Regarding the constitutional validity of section 3(2) of the Entry Tax Act, the bech noted that provision would apply only in a case where an importer of Scheduled goods is liable to pay VAT and while making such payment set off is permitted to the extent of entry tax paid. “The purpose of this provision seems to be to give benefit to a person, who incurs liability for payment of VAT and Entry tax on the imported goods at the same time.” It was noticed that the petitioner has not paid VAT in the transactions in question.

“If the provision is incorporated for granting some benefits to some of the assessees, merely because the benefit is not applicable to the petitioner, the provision cannot be termed as arbitrary or discriminatory. The petitioner cannot say that because it is not beneficial to the petitioner, the provision should go and thereby depriving lakhs of assessees, who are reaping the benefit of the aforesaid provision. This could never be the purpose and intention of the legislature nor appropriate for this Court to make any indulgence. The legislature has incorporated the provision to grant benefit to certain assessees and on the grounds canvassed by the petitioner, we see no reason to declare the same as discriminatory, ultra vires or unreasonable.”

With regard to the power of the Department to levy interest under the Entry Tax, the bench said that the same is not possible in the absence of any specific provision under the Act. the bench said, “if Section 8 of the Entry Tax Act is analyzed, it would be seen that it makes applicable the provisions of the Bihar Finance Act to the Entry Tax Act in the matter of assessment, reassessment, collection and enforcement of payment of tax and penalty payable by a dealer under the Bihar Finance Act. Nowhere in the provisions of Section 8 is there any mention of recovery or imposition of interest.
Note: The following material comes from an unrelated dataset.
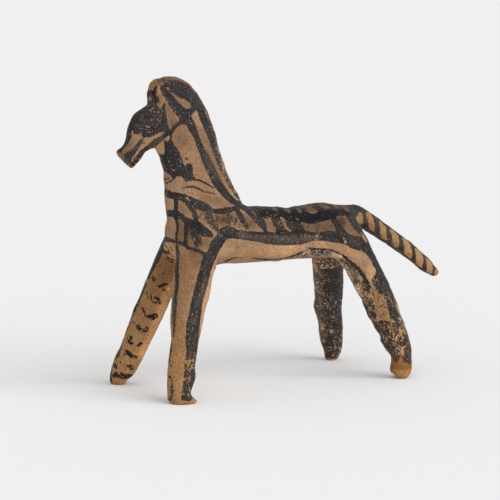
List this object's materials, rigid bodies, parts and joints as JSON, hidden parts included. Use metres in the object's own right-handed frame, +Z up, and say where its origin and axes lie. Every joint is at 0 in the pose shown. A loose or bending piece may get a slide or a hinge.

It empowers the authorities to apply the provisions of the Bihar Finance Act or, in fact, makes the provisions of the Bihar Finance Act, 1981 applicable mutatis mutandis in the matter of collection and enforcement with regard to payment of tax and penalty so also with regard to assessment, reassessment escaped assessment, recovery of tax, special mode of recovery, maintenance of accounts, inspection, search and seizure. There is no mention of recovery of interest in the aforesaid provision. That being the position, in the backdrop of the law laid down in the cases of India Carbon Ltd (supra) and J. K. Synthetics Ltd. (supra), we are of the considered view that interest could not be recovered from the assessee in view of the aforesaid.”

It was said that “charging of interest and proposing to recover interest on the duty or the tax determined is unsustainable. Section 8 of the Entry Tax Act only permits the respondents to take steps for assessment, reassessment, recovery of tax and penalty, but not interest.”

Regarding the question of re-opening of assessmet based on audit objection, the bench concluded the matter in favour of the Revenue.